-- Start of PROVIDED DATA --

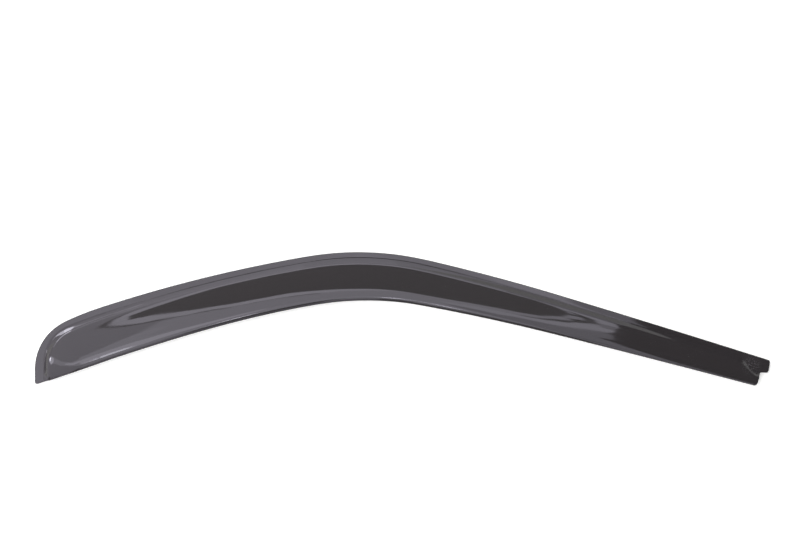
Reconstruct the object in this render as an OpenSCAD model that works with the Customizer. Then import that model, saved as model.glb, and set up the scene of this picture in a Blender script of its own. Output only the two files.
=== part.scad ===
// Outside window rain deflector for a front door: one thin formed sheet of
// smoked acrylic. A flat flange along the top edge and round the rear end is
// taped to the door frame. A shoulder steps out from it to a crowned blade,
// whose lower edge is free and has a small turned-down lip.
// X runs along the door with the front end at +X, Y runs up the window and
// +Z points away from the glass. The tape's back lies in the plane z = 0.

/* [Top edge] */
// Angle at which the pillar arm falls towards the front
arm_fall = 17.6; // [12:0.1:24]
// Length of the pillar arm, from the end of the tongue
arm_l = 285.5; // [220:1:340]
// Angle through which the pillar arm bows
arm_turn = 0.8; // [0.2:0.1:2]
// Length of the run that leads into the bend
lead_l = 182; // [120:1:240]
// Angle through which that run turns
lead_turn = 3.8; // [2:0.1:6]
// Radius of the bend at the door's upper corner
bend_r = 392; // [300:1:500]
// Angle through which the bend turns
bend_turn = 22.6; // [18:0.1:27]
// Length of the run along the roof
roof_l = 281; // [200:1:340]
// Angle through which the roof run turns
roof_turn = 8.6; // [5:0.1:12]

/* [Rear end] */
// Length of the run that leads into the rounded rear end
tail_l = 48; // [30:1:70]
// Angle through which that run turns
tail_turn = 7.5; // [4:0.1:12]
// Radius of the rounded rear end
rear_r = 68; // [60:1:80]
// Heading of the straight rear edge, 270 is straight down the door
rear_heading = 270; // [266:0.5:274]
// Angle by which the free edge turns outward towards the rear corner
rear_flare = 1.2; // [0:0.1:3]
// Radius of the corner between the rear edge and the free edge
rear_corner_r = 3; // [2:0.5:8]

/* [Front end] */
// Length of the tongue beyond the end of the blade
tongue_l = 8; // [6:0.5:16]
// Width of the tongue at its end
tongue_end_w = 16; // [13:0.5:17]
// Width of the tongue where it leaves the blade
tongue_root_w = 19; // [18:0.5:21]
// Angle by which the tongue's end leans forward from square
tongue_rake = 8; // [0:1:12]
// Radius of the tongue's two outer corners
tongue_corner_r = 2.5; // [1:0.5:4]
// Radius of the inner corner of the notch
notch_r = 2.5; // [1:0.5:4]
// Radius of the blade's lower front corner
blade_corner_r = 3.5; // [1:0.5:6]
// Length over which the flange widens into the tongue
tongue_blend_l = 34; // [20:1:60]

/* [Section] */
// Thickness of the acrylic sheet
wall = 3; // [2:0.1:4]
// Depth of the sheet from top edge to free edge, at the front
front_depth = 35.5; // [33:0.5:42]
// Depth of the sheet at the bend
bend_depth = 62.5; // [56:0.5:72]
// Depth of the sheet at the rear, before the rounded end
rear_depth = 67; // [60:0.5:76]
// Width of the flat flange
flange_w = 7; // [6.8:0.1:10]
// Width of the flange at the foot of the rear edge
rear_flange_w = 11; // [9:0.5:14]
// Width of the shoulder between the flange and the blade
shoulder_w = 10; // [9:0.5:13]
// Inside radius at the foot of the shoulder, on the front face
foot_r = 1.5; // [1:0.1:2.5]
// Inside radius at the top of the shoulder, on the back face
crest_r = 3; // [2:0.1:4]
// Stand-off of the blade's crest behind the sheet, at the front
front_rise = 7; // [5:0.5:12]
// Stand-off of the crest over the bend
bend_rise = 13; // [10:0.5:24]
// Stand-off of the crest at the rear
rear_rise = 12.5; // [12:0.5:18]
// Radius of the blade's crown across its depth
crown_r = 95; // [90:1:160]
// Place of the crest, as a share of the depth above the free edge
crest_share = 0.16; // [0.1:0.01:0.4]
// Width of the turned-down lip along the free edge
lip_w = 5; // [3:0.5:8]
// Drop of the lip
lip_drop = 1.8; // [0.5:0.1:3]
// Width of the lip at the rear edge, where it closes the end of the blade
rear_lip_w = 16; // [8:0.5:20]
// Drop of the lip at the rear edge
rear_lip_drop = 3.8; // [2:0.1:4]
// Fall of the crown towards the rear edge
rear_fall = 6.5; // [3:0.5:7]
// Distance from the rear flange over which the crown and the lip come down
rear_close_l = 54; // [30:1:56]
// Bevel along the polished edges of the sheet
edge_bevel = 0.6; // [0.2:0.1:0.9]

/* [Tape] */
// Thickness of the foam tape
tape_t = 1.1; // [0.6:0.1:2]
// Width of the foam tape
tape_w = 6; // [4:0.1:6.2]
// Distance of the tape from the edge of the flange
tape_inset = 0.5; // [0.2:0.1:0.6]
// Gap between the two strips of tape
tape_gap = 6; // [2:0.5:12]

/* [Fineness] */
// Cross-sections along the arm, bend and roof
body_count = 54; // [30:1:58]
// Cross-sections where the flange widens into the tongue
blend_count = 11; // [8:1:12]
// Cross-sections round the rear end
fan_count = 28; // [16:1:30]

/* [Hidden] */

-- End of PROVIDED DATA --

_GIVEN TASK_:
Exactly repeat the lines running from the top of the listing to the line bearing "plane z = 0.", both of those lines included, and only them.

_SOLUTION BELOW_:
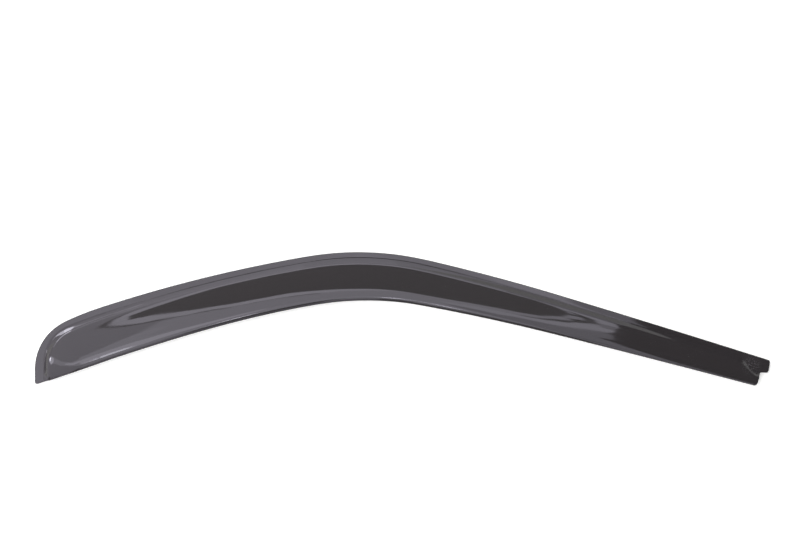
Reconstruct the object in this render as an OpenSCAD model that works with the Customizer. Then import that model, saved as model.glb, and set up the scene of this picture in a Blender script of its own. Output only the two files.
=== part.scad ===
// Outside window rain deflector for a front door: one thin formed sheet of
// smoked acrylic. A flat flange along the top edge and round the rear end is
// taped to the door frame. A shoulder steps out from it to a crowned blade,
// whose lower edge is free and has a small turned-down lip.
// X runs along the door with the front end at +X, Y runs up the window and
// +Z points away from the glass. The tape's back lies in the plane z = 0.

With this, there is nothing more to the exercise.